Review: The Circle (Dan Lenson, #3)

The Circle (Dan Lenson, #3)The Circle by David Poyer
My rating: 2 of 5 stars

I am somewhat torn in my opinion of this book. On the one hand, I understand what the author was trying to convey. He was paining a picture of the what it is like to be aboard a combat vessel during the cold war, when there were frequent stand offs between American and Soviet ships at sea. These stand off must have been stressful and dangerous beyond belief, the captains of these ships had to make hard choices about what to do and when to do, and I am sure this often caused the lose of life. I think over all the author did an okay job of bringing that across.

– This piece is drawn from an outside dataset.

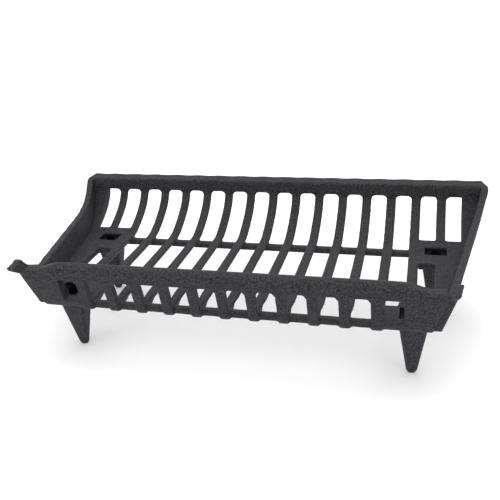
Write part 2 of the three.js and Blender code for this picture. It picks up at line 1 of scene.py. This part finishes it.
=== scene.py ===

On the other hand, I did not find the authors writing style to be terribly interesting. The plot moved along too slowly, sometime getting mired in unimportant details. The book was really two stories, had the book ended after the first part, I think I probably would have rated it higher, but the story went on for another 200 pages. I did not find any of the characters particularly compelling and it was fairly obvious how any given character was going to react to the situation at hand.

So over all, this was a decent book, not a great, but okay. I admit, part of that is I do not particularly care for this type of fiction. If you enjoy military style fiction, you will likely enjoy this book, however if you are looking for a fast moving adventure novel, this is not it.